Shugart and Waggoner’s “resistive camp logic” provides a model and a method by which others could identify and assess other resistive female camp performances in the throngs of mass media. Although the authors do not discuss intentionality or venture to articulate how one goes about making resistive female camp performances, one could easily apply the characteristics Shugart and Waggoner articulate in Xena, Karen Walker, Macy Gray, and Gwen Stefani (trope, spectacle, and anchors and foils) to the creation of theatrical, social, or cultural camp performances. Additionally, Shugart and Waggoner articulate the “doubling” nature of camp, where mainstream and subversive messages coexist simultaneously. A double audience is also assumed, one that takes the performance as serious and one that is “in on the joke.” The concept of a double message or a bifurcated audience is not new, however it is well articulated in Making Camp and several examples throughout the text serve as colorful examples for how one might go about creating a sense of doubling.
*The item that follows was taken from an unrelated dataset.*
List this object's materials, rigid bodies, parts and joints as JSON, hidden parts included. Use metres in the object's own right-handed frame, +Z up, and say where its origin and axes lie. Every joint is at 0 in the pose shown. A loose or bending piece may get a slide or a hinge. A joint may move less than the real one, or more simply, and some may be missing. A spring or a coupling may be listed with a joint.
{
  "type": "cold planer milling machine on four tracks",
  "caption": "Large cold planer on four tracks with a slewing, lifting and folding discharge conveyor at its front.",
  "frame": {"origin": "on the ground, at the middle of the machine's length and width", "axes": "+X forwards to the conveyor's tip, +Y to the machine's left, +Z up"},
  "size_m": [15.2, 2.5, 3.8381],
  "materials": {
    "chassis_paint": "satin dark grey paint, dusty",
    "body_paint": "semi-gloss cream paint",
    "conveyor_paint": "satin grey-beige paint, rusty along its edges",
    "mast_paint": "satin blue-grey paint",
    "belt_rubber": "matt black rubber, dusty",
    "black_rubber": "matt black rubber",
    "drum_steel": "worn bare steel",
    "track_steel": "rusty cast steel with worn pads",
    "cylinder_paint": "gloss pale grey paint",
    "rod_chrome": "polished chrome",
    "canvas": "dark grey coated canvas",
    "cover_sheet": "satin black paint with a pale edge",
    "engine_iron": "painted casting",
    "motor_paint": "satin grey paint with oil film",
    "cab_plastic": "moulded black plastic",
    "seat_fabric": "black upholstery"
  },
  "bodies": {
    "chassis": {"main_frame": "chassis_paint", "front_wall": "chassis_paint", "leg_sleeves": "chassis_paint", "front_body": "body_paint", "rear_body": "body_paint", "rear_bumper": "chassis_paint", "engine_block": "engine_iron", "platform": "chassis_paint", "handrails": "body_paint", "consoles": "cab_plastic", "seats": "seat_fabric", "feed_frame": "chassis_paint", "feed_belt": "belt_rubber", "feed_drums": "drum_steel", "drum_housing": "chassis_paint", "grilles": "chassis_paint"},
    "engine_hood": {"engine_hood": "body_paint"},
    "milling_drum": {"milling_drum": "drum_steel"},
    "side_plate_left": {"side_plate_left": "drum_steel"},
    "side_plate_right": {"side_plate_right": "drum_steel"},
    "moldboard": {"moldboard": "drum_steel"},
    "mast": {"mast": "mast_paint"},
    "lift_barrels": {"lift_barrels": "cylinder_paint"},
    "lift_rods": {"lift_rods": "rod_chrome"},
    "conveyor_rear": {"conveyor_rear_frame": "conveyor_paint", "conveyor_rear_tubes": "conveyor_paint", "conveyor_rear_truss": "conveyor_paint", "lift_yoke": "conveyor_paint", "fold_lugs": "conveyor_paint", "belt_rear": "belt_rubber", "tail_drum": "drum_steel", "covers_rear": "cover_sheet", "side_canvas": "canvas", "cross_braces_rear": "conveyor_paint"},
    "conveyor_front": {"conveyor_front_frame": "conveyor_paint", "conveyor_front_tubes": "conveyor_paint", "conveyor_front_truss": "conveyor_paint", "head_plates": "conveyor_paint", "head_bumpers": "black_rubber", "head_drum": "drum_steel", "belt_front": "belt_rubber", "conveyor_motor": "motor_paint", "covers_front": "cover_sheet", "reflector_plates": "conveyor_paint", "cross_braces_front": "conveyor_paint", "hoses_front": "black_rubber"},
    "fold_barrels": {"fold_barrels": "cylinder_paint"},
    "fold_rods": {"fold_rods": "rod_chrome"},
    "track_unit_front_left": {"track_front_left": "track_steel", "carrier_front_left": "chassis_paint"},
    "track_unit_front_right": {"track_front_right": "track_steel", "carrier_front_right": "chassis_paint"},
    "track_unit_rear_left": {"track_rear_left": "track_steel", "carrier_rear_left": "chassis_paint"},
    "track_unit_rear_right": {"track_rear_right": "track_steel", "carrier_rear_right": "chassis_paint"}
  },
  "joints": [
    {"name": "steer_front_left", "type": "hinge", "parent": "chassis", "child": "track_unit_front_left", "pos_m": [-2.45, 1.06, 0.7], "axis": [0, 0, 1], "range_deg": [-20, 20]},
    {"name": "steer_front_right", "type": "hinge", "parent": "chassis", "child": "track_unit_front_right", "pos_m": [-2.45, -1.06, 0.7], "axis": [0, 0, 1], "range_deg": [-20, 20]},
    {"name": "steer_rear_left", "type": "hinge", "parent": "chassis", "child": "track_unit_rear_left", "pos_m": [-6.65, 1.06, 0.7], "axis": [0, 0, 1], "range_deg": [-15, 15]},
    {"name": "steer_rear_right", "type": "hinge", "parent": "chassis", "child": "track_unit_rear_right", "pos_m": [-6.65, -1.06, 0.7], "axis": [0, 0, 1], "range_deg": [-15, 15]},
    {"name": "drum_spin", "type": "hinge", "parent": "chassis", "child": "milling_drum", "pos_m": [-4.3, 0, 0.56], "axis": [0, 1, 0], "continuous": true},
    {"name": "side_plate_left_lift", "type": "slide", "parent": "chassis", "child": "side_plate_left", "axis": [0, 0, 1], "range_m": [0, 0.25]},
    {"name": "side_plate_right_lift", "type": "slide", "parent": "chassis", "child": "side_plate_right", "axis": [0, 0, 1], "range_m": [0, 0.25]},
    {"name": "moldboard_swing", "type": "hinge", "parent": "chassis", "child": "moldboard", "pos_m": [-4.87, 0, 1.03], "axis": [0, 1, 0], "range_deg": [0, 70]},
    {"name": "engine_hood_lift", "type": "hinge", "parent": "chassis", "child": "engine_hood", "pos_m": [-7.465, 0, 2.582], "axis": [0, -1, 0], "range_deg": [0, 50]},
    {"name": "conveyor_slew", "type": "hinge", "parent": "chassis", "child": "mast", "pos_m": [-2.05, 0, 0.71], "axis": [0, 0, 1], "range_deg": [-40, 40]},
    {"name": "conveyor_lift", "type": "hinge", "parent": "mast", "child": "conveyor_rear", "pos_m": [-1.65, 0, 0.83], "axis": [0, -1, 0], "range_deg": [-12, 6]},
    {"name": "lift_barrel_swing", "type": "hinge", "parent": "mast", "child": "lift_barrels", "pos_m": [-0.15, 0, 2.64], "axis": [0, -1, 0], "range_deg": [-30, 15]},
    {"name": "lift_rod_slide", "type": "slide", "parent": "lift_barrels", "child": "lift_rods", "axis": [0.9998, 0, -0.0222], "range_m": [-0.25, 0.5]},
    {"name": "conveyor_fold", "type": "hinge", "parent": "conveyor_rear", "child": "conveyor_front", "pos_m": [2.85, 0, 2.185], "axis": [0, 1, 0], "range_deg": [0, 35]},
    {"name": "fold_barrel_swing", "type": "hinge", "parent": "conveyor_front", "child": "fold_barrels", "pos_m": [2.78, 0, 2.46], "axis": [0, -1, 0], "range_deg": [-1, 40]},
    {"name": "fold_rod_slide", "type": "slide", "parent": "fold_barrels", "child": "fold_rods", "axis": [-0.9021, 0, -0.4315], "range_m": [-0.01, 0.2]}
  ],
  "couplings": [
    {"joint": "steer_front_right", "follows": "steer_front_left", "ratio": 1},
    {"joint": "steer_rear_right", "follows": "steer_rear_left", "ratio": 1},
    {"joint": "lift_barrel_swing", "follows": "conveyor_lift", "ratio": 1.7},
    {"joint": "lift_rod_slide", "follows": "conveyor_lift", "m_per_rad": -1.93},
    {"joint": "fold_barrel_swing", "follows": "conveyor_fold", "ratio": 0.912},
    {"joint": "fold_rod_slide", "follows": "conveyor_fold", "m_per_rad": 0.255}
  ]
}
Making Camp presents an analytic framework and an accessible logic that I believe could be very helpful for scholars and practitioners who wish to understand or utilize female camp as means of political resistance and destabilization of hegemonic practices.
— Marjorie Hazeltine
<Book Review>
Making Camp: Rhetorics and Transgression in U.S. Popular Culture. Helene A. Shugart and Catherine Egeley Waggoner. Tuscaloosa: University of Alabama Press, 2008;189 pages; Hardcover, $39.75.